NEW YORK (Reuters) -U.S. technology and growth stocks have taken the market’s reins in recent weeks, pausing a rotation into value shares as investors assess the trajectory of bond yields and upcoming earnings reports. Technology has been the top-performing S&P 500 sector in April, rising 8% versus a 5% rise for the benchmark index. Big tech-related growth stocks in other S&P 500 sectors such as Amazon Inc, Tesla Inc and Google-parent Alphabet Inc have also charged higher.
The gains have followed a months-long rotation in which tech stocks were outpaced by shares of banks, energy companies and other economically-sensitive names that have surged since breakthroughs in COVID-19 vaccines late last year. The increases in many of these so-called value stocks have slowed lately, while U.S. Treasury prices have come galloping back in April after a sharp first-quarter sell-off. This suggests that some investors may have already priced in a rapid growth spurt that is showing up in economic data. “Tech and growth has started to pick up a little bit because people are getting a little more cautious,” said Lindsey Bell, chief investment strategist at Ally Invest. “Investors are in this wait-and-see mode … at least until earnings get underway.”
One of the key drivers of the move in tech has been the Treasury market, with the benchmark 10-year note yield falling about 15 basis points in April to about 1.6% on Friday.
Higher bond yields are particularly challenging for the performance of tech and other shares with high valuations and high expected future profits, as rising yields reduce the stocks’ values in many standard models. The 10-year yield rose about 83 basis points in the first quarter.
“People are probably taking a little bit of a deep breath and saying, ‘OK, maybe rates aren’t going to go straight to (2.50%),'” said Chris Galipeau, senior market strategist at Putnam Investments.
Shares of tech and other companies with strong “stay-at-home” businesses could also strengthen if there are snags in the countrywide vaccination drive or other problems with the recovery, investors said.
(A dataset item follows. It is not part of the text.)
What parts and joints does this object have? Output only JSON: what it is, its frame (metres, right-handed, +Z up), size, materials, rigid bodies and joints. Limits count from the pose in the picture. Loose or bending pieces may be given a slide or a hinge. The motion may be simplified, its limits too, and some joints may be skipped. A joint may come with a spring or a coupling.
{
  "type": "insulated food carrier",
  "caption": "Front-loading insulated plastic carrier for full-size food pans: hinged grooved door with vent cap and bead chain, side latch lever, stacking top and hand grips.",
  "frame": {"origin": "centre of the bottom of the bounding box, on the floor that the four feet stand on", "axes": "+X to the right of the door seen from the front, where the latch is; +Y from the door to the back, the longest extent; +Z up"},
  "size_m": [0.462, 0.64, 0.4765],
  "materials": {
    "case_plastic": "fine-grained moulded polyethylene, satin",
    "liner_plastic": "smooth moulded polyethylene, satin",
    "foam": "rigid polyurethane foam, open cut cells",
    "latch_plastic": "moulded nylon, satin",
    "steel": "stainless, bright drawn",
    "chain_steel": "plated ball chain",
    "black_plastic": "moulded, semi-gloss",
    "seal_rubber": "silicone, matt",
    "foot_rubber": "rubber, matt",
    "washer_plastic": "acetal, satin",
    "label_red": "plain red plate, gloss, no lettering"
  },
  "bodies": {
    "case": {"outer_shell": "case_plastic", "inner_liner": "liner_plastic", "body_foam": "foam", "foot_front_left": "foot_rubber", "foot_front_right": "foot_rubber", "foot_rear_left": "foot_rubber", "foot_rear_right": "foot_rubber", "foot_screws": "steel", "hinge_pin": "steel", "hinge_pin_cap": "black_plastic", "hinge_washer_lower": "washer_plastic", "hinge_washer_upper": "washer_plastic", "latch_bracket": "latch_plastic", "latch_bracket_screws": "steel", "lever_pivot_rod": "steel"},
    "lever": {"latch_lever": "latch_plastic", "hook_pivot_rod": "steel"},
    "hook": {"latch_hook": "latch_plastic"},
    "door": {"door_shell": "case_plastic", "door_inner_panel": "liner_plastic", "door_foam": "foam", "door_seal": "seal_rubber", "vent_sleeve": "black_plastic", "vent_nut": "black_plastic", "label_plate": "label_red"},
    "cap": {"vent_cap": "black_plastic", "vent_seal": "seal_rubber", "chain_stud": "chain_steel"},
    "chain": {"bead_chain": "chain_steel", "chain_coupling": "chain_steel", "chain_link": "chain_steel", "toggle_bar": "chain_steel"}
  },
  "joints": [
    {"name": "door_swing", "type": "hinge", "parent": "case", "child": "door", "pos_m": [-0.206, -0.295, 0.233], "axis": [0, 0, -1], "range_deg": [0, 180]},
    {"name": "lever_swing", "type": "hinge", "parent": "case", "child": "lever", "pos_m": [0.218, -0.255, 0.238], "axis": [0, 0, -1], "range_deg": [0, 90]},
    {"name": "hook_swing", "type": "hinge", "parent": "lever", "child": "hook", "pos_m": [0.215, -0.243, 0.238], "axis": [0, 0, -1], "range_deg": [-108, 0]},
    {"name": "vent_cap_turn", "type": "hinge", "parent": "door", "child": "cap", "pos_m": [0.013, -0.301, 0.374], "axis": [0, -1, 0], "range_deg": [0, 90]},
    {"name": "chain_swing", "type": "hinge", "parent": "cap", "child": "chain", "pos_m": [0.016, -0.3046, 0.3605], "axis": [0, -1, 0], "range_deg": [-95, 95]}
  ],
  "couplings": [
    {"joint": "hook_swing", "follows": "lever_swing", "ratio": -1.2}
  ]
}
For example, a call by U.S. health agencies this week to pause use of Johnson & Johnson’s coronavirus vaccine spurred a move into some stay-at-home stocks and out of travel names tied to the economic reopening. Investors also pointed to the impending influx of quarterly reports as key to determining market leadership, with Netflix Inc and Intel Corp among the major tech and growth company earnings due next week.
Many investors think the recent market shift is just a pause, with value and cyclical stocks due to regain command after years of lagging, as investors seize on shares expected to benefit most from what the Federal Reserve expects will be the strongest economic growth in nearly 40 years.
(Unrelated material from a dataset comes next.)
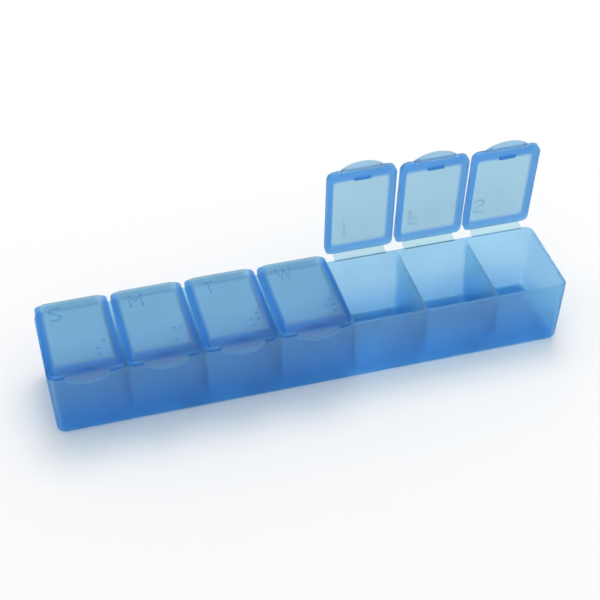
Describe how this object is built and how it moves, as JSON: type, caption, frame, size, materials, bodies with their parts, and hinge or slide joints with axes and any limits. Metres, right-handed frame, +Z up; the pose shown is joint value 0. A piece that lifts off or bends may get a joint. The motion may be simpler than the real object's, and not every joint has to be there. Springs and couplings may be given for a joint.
{
  "type": "pill organizer",
  "caption": "Long divided pill box with a row of domed flip lids, each with a thumb tab and a thin living hinge at the rear; some lids stand open.",
  "frame": {"origin": "centre of the tray's flat underside, on the surface it stands on", "axes": "+X along the row of cells from the first day to the last, +Y towards the hinges, +Z up"},
  "size_m": [0.168, 0.0419, 0.0619],
  "materials": {
    "tray_plastic": "frosted translucent blue",
    "lid_plastic": "frosted translucent blue",
    "hinge_web": "thin pale blue, nearly clear"
  },
  "bodies": {
    "tray": {"tray": "tray_plastic", "hinge_sunday": "hinge_web", "hinge_monday": "hinge_web", "hinge_tuesday": "hinge_web", "hinge_wednesday": "hinge_web", "hinge_thursday": "hinge_web", "hinge_friday": "hinge_web", "hinge_saturday": "hinge_web"},
    "lid_sunday": {"lid_sunday": "lid_plastic"},
    "lid_monday": {"lid_monday": "lid_plastic"},
    "lid_tuesday": {"lid_tuesday": "lid_plastic"},
    "lid_wednesday": {"lid_wednesday": "lid_plastic"},
    "lid_thursday": {"lid_thursday": "lid_plastic"},
    "lid_friday": {"lid_friday": "lid_plastic"},
    "lid_saturday": {"lid_saturday": "lid_plastic"}
  },
  "joints": [
    {"name": "lid_sunday_hinge", "type": "hinge", "parent": "tray", "child": "lid_sunday", "pos_m": [-0.072, 0.0181, 0.0236], "axis": [-1, 0, 0], "range_deg": [0, 178], "deforming": ["hinge_sunday"]},
    {"name": "lid_monday_hinge", "type": "hinge", "parent": "tray", "child": "lid_monday", "pos_m": [-0.048, 0.0181, 0.0236], "axis": [-1, 0, 0], "range_deg": [0, 178], "deforming": ["hinge_monday"]},
    {"name": "lid_tuesday_hinge", "type": "hinge", "parent": "tray", "child": "lid_tuesday", "pos_m": [-0.024, 0.0181, 0.0236], "axis": [-1, 0, 0], "range_deg": [0, 178], "deforming": ["hinge_tuesday"]},
    {"name": "lid_wednesday_hinge", "type": "hinge", "parent": "tray", "child": "lid_wednesday", "pos_m": [0, 0.0181, 0.0236], "axis": [-1, 0, 0], "range_deg": [0, 178], "deforming": ["hinge_wednesday"]},
    {"name": "lid_thursday_hinge", "type": "hinge", "parent": "tray", "child": "lid_thursday", "pos_m": [0.024, 0.0181, 0.0236], "axis": [-1, 0, 0], "range_deg": [-86, 92], "deforming": ["hinge_thursday"]},
    {"name": "lid_friday_hinge", "type": "hinge", "parent": "tray", "child": "lid_friday", "pos_m": [0.048, 0.0181, 0.0236], "axis": [-1, 0, 0], "range_deg": [-84, 94], "deforming": ["hinge_friday"]},
    {"name": "lid_saturday_hinge", "type": "hinge", "parent": "tray", "child": "lid_saturday", "pos_m": [0.072, 0.0181, 0.0236], "axis": [-1, 0, 0], "range_deg": [-83, 95], "deforming": ["hinge_saturday"]}
  ]
}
“My guess is we will see more of this internal rotation where growth takes a break and then it comes on and then value takes a break and then it comes on,” Galipeau said. “It won’t surprise me if that continues for a couple of years.”
Others have become more wary of the equity market in general. Strategists at BofA Global Research recently issued a report listing five reasons for caution on stocks, including high valuations and outsized returns over the past year. The bank kept its year-end S&P 500 target at 3,800, some 9% below current levels. The index has risen 11% this year.
“Amid increasingly euphoric sentiment, lofty valuations, and peak stimulus, we continue to believe the market has overly priced in the good news,” BofA’s strategists wrote.